Australian scientists to build year-round runway in Antarctica
Currently the AAD's access to Australian research sites on the remote continent by plane is restricted to a single ice-runway that is only operational during certain months of the year.
However, if a year-round runway is built at one of the sites currently being investigated, the AAD's capacity to explore Antarctica will increase significantly.
"The reason that we are looking for year-round aviation is not only the support to our expeditioners, but it allows us to branch out into different science experiments that we haven't been able to do in the past," project manager Bryce Harris told the Australian Broadcasting Corporation (ABC) on Tuesday.
Two of the sites being explored are in the Vestfold Hills near Davis Station, another is in the Heidemann Valley while the fourth is on a ridge.

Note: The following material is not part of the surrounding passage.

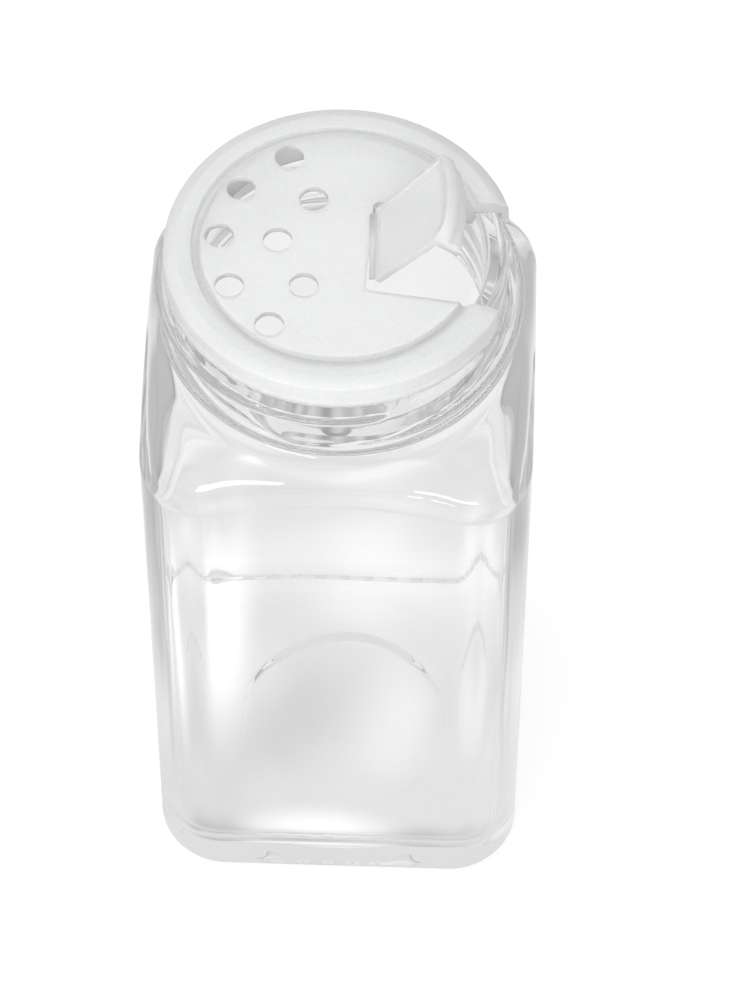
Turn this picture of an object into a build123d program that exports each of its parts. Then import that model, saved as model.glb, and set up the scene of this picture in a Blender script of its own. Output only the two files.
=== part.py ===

"In one site we've got a valley filled with glacial sediments and we're characterising those different sediments and the different environments, up (on the ridge) we are looking at a rocky site and we're looking at a veneer of the glacial sediment sitting over the top of the rock," Alistair Reed, a geologist on the project, said.
"We've had a station here for more than 60 years and really this part of the Vestfold Hills hasn't been mapped in very much detail at all," Dr Reed said.
"So we are creating that base layer of information so that it is exactly right."
Reed said the team of eight people had spent the Antarctic summer drilling for core samples of rock and soil at the sites.
"We are actually exploring what is beneath the surface," he said.
"So as a geologist we can map the surface and we can relate what we see at surface to what we know of the glacial processes that took place in the Vestfold Hills."
"With the drilling we are looking at what took place under the surface and ultimately, should the government decide to put a runway in the Vestfold Hills, that's what is going to be supporting the runway surface itself."